The Parkinsons hired Eugene Maier-Krieg to sculpt decorative features on the building’s exterior and Hugo Ballin to paint a series of murals for the building’s lobby. To further enhance the company’s mission, Ballin designed a series of six panels tracing Los Angeles’ history from prehistoric times to its “modern” present (in 1930), situating the company and the documents held in its headquarters within the city’s historical narrative. In each panel, Ballin underscored the legitimacy of the titles held at the building and the positive, modernizing effects that Anglo American rule had on the region. One panel romanticized the days of “rancho” life as a time when Spanish padres and colonists co-mingled with the indigenous population and two panels portrayed the transition to American rule as peaceful, rational and orderly. The coming of the railroad is similarly touted as having “ended the isolation of the pueblo” and the “modern era” embodied by a dynamic, male figure surrounded by props signifying the technological achievements that enabled the city’s growth. Rather than employ idealized, female figures as allegorical symbols as he had in previous commissions, in the Title murals Ballin used hyper-masculine forms, emphasizing their physicality and strength to capture rapid changes occurring in Los Angeles’ economy, population and culture at the time. By abandoning his “virgins” in favor of “dynamos,” Ballin was able to match the “ultra-modern” aesthetics of the building without straying too far from his traditional, classical style. And by adding “dynamos” to his historical motif, his murals both reinforced the Title Guarantee and Trust Company’s role in the history of the city and positioned it at the forefront of the city’s development in the future.
Despite the permanency of the structure, the Title Guarantee and Trust company did not last: it first merged with the Title Insurance and Trust Company, was then taken over by a Chicago firm, and its millions of titles are now held by the Fidelity Insurance Company. The Title Guarantee building, however, has remained, and has been recognized by both the National Register of Historic Places and the Los Angeles Historical-Cultural Monuments for its significance to the city’s architectural heritage, ensuring that the building and Ballin’s murals will be part of the downtown landscape for years to come. They were cleaned as part of the building’s renovation in 2013-2014, and can be viewed by contacting the Title Guarantee Management Company.
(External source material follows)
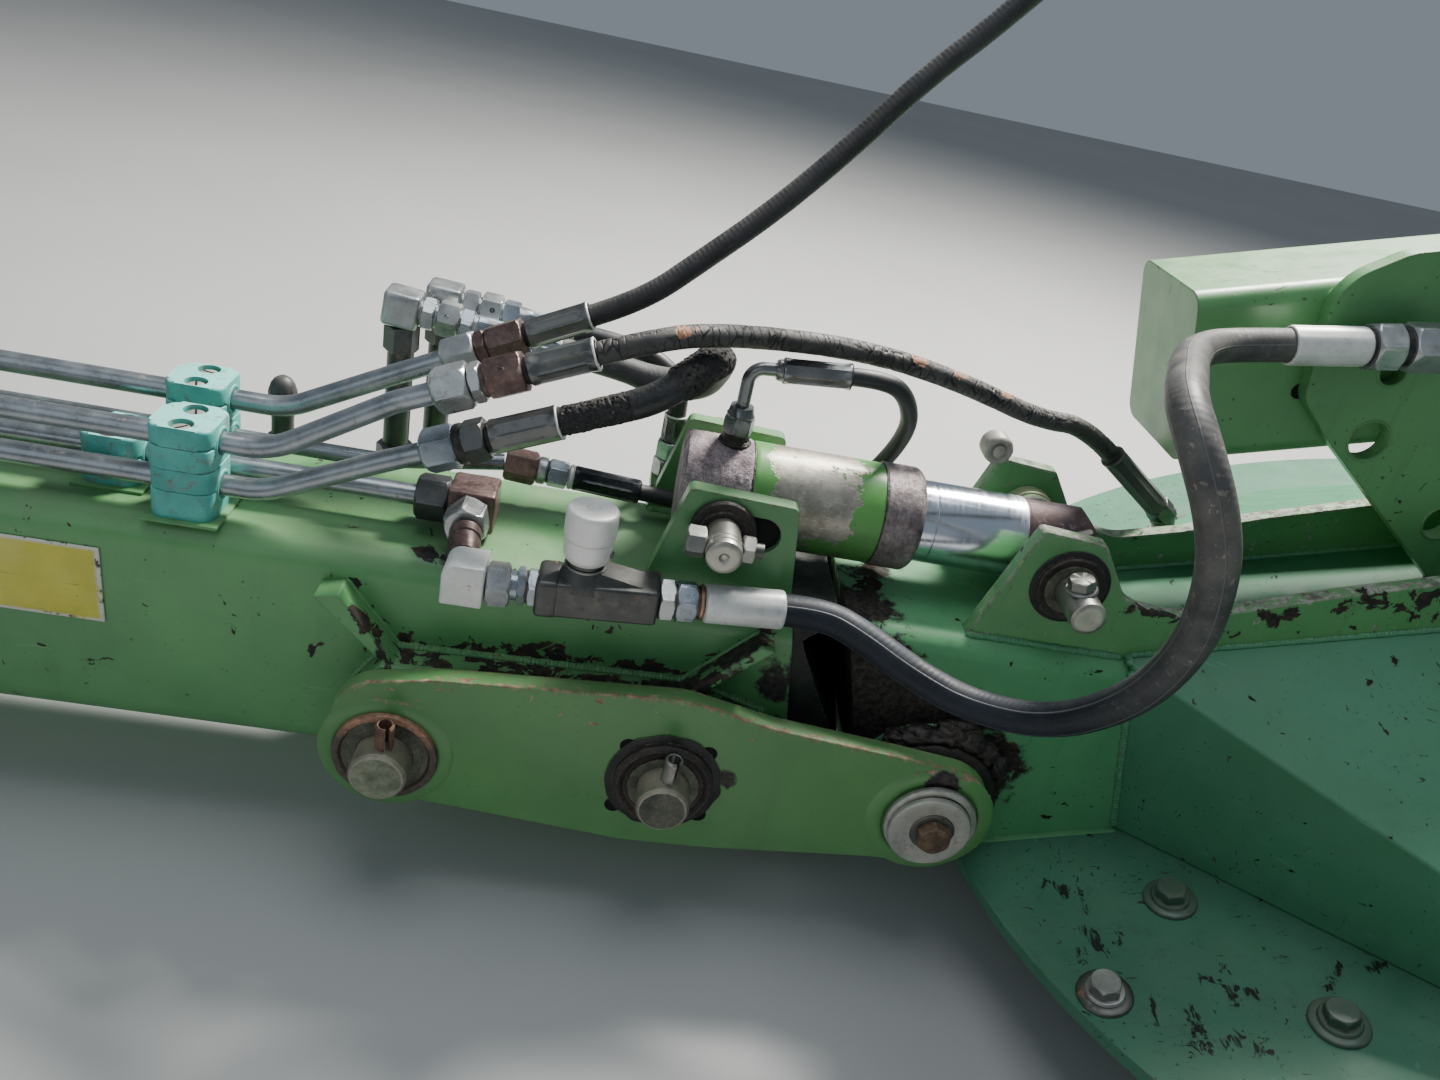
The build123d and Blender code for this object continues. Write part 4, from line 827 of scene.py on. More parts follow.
    def blob(s, c, size, m=0, seed=0, rough=0.35, freq=1.8, sub=4, axes=None):
        """Lump with a torn surface, size in mm along the three axes."""
        ax = axes or (X3, Y3, Z3)
        bm = bmesh.new()
        bmesh.ops.create_icosphere(bm, subdivisions=sub, radius=1.0)
        for q in bm.verts:
            n = noise.fractal(q.co * freq + Vector((seed, seed * 2, 1)), 0.9, 2.1, 5)
            q.co *= 1 + rough * n
        bm.verts.index_update()
        v = [Vector(c) + (ax[0] * q.co.x * size[0] + ax[1] * q.co.y * size[1] + ax[2] * q.co.z * size[2]) / 1000 for q in bm.verts]
        f = [tuple(q.index for q in p.verts) for p in bm.faces]
        bm.free()
        s.add(v, f, m)

    def make(s, name, mats, body, stands=(), angle=32, slot=None, ridden=True):
        me = bpy.data.meshes.new(name)
        me.from_pydata(s.v, [], s.f)
        me.update()
        me.polygons.foreach_set("material_index", s.m)
        me.polygons.foreach_set("use_smooth", [True] * len(s.f))
        for q in mats if isinstance(mats, (list, tuple)) else [mats]:
            me.materials.append(mat[q])
        bm = bmesh.new()
        bm.from_mesh(me)
        bmesh.ops.recalc_face_normals(bm, faces=bm.faces[:])
        bm.to_mesh(me)
        bm.free()
        me.set_sharp_from_angle(angle=math.radians(angle))
        ob = bpy.data.objects.new(name, me)
        bpy.context.scene.collection.objects.link(ob)
        if ridden:
            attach(ob, body)
        if stands:
            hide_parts(*stands)
        return ob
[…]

Ballin described his murals at the Title Guarantee and Trust Building in a pamphlet published in 1931:
“One of the important decisions in California history was made in early 1847 over a table on the veranda of a small ranch house that then stood near Cahuenga Pass.
This event – the signing of the Treaty of Cahuenga whereby the Mexican forces surrendered to the American – is celebrated in the third panel executed by Hugo Ballin.
In this panel Generals Pico and Fremont play leading roles. The former, Andres Pico, was the rough-and-ready leader of the Mexican army, a man who had swept the United States troops into an overwhelming defeat in the San Pasqual Valley with his horsemen recruited from the ranchos. The signing of the articles that ended the hostilities had followed the last military maneuver, that of Stockton and Kearny marching north from San Diego and John C. Fremont marching south to meet them. The Stockton-Kearny forces had engaged two minor battles at the San Gabriel River and at La Mesa, entering Los Angeles thereafter without opposition. With the war over, the American flag was to float over Los Angeles, the bands were to march and play, and the rank and file were again to be happy. In the panel, Fremont, the ‘Pathfinder’ is telling Pico where to sign. Behind the latter stand several Mexican officers.”
Here Ballin depicts a triumphant version of Los Angeles’ transition to becoming an American state, casting that transition as dignified and disciplined, when in reality, claims to land and resources were hotly contested for decades after the Treaty of Cahuenga. Some Anglos unlawfully seized land from those holding disenos (land grant contracts issued by the Mexican government), others refused to recognize their legitimacy, and real estate speculators and squatters often flouted existing property claims. That Ballin would offer such an orderly and diplomatic version of events was likely in part to please his corporate patrons from the Title Guarantee and Trust company. The company’s founder, Edwin Sergeant, had been among the first individuals in Los Angeles to issue authoritative titles to real estate holdings using legal documents from both the Mexican and Spanish governments to support land claims from the days of Spanish and Mexican rule. Indeed, the new building had been designed to house the over 1.1 million titles to parcels of land in Southern California held by the company, including a “Book of Disenos” (a survey of Mexican land grants) and records of the acts of the Mexican Ayuntamiento (Council) that preceded the American government. Those documents served as the mechanism through which American understandings of property rights and land ownership had been realized in the region, “guaranteeing” not only individual land claims but also Anglo-American hegemony in Southern California more broadly.1 By depicting the transition to American rule in this way, Ballin thereby celebrates the company’s purpose and reifies its role in establishing American rule, and supporting the development, strength and vitality of the city of Los Angeles.